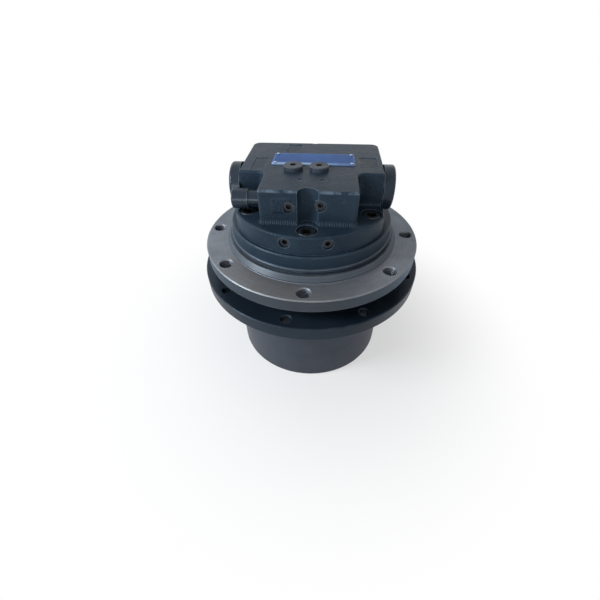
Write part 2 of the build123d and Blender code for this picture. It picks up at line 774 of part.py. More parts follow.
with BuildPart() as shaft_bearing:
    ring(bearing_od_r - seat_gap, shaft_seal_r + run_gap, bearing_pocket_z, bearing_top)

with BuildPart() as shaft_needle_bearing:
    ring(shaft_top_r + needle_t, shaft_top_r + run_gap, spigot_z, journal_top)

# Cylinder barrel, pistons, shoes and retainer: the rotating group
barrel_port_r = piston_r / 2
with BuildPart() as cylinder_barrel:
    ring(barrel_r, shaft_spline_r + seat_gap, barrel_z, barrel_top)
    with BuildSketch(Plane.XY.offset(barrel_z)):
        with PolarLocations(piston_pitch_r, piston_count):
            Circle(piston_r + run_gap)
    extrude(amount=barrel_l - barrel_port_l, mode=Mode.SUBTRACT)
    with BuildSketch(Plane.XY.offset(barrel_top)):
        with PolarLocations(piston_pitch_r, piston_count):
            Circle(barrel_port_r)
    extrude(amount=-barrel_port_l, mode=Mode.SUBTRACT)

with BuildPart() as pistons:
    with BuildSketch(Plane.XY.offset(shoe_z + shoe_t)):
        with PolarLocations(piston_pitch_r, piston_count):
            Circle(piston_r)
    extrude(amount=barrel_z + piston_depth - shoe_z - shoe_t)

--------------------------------

**Set exercise:** Write out every line of the material again, exactly as it reads.

**Result of this exercise:**
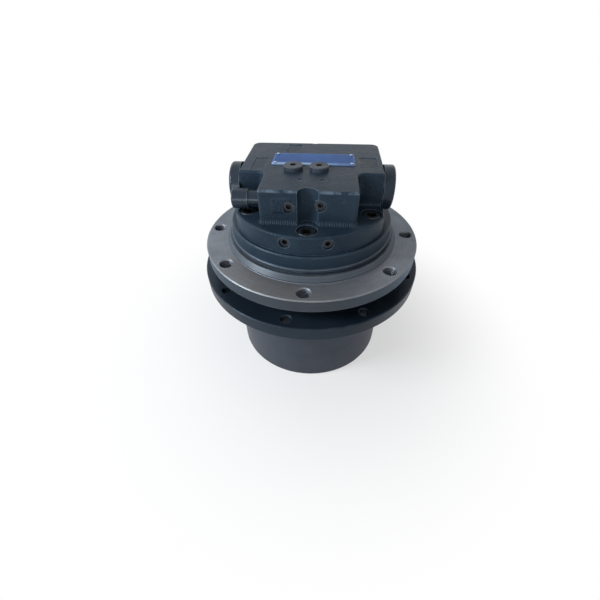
Write part 2 of the build123d and Blender code for this picture. It picks up at line 774 of part.py. More parts follow.
with BuildPart() as shaft_bearing:
    ring(bearing_od_r - seat_gap, shaft_seal_r + run_gap, bearing_pocket_z, bearing_top)

with BuildPart() as shaft_needle_bearing:
    ring(shaft_top_r + needle_t, shaft_top_r + run_gap, spigot_z, journal_top)

# Cylinder barrel, pistons, shoes and retainer: the rotating group
barrel_port_r = piston_r / 2
with BuildPart() as cylinder_barrel:
    ring(barrel_r, shaft_spline_r + seat_gap, barrel_z, barrel_top)
    with BuildSketch(Plane.XY.offset(barrel_z)):
        with PolarLocations(piston_pitch_r, piston_count):
            Circle(piston_r + run_gap)
    extrude(amount=barrel_l - barrel_port_l, mode=Mode.SUBTRACT)
    with BuildSketch(Plane.XY.offset(barrel_top)):
        with PolarLocations(piston_pitch_r, piston_count):
            Circle(barrel_port_r)
    extrude(amount=-barrel_port_l, mode=Mode.SUBTRACT)

with BuildPart() as pistons:
    with BuildSketch(Plane.XY.offset(shoe_z + shoe_t)):
        with PolarLocations(piston_pitch_r, piston_count):
            Circle(piston_r)
    extrude(amount=barrel_z + piston_depth - shoe_z - shoe_t)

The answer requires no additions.